If the athlete can't compete, NCAA guidelines give the school the option not to renew the scholarship each year. Duke, however, states in its student-athlete handbook that the school treats athletic scholarships as four-year grants unless an athlete becomes ineligible for academic reasons or violations of policy.
Was Duke, by making the call now, saving Watkins a hardship?
"I can't see how they did her a favor," said recruiting expert Kornblut. "By waiting this long, they certainly limited the landscape of scholarships available to her."
Another possible miscalculation came a year earlier, experts say, when the coaches offered Watkins a scholarship without even seeing a high school game her junior season.
"I think they offered too early," said McCormick, who says he sees such early verbals more often now.
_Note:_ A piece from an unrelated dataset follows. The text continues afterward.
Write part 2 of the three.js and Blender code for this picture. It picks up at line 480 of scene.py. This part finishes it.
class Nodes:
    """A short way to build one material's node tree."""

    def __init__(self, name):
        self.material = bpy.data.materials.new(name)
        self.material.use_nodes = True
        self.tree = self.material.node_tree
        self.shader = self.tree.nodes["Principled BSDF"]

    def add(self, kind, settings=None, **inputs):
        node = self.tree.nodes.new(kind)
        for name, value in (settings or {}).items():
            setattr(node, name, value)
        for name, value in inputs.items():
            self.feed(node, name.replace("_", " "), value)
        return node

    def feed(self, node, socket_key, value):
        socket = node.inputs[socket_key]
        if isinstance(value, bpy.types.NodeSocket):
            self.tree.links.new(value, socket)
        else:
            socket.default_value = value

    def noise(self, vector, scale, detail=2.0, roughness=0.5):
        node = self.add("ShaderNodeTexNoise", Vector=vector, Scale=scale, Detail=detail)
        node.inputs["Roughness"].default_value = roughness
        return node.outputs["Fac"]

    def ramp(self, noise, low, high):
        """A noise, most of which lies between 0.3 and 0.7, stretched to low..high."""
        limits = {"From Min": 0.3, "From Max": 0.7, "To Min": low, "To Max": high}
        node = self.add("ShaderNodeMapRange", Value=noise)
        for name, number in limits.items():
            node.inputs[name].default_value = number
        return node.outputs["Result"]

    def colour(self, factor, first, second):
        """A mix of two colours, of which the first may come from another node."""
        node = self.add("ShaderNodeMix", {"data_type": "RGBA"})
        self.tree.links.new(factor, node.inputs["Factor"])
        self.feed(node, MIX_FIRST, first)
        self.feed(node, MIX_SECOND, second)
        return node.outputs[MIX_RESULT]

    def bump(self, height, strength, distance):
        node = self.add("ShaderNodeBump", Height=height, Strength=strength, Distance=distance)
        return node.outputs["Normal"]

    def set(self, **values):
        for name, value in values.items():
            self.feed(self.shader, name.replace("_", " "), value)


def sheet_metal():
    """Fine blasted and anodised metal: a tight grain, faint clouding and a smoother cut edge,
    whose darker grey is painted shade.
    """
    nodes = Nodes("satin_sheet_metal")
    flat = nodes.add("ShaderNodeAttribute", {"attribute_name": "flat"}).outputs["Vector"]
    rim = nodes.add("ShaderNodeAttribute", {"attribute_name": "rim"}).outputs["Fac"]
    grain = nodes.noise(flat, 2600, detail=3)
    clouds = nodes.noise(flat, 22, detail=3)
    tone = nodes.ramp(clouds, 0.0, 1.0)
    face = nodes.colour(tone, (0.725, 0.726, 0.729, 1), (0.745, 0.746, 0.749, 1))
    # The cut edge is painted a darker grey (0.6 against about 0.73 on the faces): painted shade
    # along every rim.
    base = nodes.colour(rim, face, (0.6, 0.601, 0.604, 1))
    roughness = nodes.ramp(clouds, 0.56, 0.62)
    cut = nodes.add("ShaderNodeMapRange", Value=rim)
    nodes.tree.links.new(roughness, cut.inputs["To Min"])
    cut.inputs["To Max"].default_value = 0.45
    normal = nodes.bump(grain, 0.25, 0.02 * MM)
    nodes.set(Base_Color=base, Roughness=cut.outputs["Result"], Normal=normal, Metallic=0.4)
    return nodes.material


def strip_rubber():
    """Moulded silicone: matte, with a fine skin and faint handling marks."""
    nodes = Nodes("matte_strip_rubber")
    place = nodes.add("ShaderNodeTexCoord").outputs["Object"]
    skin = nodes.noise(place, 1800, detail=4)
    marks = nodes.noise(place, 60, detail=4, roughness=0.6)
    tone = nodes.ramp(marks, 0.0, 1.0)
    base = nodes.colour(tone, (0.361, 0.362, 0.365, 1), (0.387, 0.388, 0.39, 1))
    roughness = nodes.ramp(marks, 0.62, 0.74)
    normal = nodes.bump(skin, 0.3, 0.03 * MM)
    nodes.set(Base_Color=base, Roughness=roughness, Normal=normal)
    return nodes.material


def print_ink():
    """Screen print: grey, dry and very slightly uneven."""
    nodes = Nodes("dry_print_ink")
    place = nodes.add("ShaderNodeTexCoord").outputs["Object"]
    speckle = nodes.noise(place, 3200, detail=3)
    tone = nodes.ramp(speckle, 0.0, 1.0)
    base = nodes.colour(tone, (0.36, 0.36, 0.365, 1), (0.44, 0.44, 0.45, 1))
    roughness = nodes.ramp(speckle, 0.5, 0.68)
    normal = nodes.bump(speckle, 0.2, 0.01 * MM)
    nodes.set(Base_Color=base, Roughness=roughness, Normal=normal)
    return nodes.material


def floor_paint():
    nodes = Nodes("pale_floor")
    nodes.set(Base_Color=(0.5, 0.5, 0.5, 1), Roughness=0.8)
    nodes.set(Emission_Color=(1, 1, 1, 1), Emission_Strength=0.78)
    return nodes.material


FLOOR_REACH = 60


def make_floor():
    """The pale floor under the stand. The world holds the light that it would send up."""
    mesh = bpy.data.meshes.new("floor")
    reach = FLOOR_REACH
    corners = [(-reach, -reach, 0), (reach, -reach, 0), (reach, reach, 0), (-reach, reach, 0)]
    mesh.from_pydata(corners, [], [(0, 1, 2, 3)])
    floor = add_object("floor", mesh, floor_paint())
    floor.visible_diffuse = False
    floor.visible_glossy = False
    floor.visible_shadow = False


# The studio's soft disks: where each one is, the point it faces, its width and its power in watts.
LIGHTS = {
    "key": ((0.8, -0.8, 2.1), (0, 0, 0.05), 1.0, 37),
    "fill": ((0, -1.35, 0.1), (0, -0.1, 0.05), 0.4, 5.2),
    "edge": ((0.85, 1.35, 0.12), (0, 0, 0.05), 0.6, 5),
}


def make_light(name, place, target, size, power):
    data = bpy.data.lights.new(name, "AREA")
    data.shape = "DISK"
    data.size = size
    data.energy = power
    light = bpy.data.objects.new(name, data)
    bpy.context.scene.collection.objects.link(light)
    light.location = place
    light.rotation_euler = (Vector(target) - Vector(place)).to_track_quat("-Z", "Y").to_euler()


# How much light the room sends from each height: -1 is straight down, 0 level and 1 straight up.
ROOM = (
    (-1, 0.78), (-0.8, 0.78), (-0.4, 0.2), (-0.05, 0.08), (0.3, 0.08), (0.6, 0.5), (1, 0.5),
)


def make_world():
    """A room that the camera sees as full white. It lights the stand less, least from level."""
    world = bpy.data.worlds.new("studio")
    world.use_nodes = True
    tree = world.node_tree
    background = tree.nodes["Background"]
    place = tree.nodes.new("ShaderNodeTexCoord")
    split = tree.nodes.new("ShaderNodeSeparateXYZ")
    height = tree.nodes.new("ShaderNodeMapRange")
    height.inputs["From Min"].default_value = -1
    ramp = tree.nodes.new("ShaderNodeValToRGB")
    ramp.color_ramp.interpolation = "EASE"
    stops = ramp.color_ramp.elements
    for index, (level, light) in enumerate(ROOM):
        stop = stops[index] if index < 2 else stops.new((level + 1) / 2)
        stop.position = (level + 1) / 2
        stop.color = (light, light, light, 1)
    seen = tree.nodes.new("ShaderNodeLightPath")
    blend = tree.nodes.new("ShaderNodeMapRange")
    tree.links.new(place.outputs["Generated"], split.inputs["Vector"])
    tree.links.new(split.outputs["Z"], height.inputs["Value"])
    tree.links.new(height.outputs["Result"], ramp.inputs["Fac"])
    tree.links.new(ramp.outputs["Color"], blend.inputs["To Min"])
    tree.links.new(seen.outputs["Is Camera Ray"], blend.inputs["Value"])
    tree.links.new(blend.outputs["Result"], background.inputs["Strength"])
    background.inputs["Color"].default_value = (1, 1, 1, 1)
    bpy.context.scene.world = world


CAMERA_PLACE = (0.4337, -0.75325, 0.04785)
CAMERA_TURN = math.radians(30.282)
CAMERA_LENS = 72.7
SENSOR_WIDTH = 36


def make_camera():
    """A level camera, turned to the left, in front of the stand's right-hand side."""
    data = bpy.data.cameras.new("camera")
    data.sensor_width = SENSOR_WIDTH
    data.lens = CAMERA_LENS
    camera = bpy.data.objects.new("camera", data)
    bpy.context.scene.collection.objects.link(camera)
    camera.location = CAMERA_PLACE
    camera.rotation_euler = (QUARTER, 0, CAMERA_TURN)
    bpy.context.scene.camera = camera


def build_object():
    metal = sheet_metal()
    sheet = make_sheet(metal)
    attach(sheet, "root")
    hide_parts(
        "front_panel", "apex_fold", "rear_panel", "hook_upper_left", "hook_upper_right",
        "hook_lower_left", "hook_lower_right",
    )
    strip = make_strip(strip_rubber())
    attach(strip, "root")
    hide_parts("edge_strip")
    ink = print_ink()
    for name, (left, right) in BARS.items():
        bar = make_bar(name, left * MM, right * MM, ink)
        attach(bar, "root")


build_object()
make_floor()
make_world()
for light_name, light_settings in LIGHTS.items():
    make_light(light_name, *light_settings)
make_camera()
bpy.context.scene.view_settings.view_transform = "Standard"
NCAA rules consider athletes eligible for verbal commitments as early as the ninth grade, but the Division I Recruiting committee has made early scholarship offers one of its priorities, said NCAA spokesperson Cameron Schuh. One proposal, to be considered later this year, would prohibit colleges offering athletic scholarships until the summer after a student's junior year.
No longer just a game
Clair stands up. Time to leave for practice. Her coach said the senior has bounced back in the last couple of weeks. Clair is glad to be playing, but even basketball is different now. It's not just about running and shooting and working hard on your game. Now it's also about proving somebody wrong.
"It's a fueling thing," she said.
She's restarted the recruiting process she thought she had avoided. She likes Georgia, Indiana and others.
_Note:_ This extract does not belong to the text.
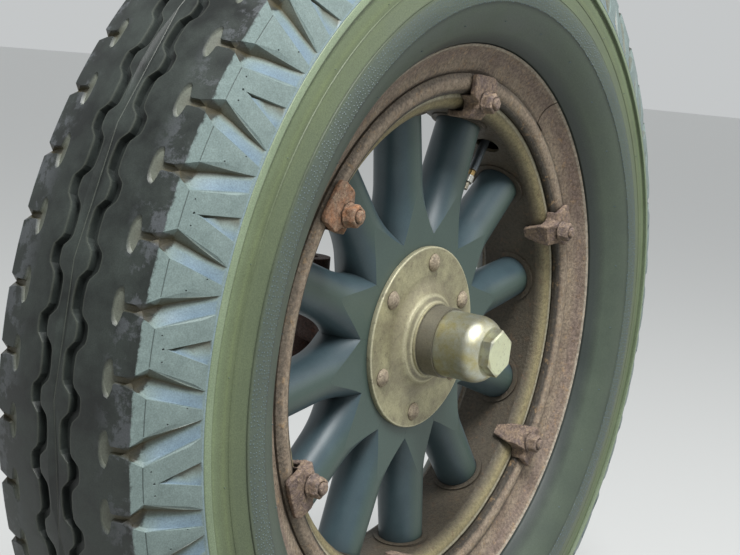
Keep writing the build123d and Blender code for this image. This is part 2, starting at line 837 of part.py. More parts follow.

Her parents say that Clair likely will not make a decision until the spring. Perhaps Duke can be a learning experience for her, they think. But they're not sure they like what she's learned.
A few days ago, her mother said, another coach called, telling Claire she would be a great addition to the basketball program.
At the end of the call, Clair hung up and turned to her mother.
"Do you think she's telling me the truth?" she asked.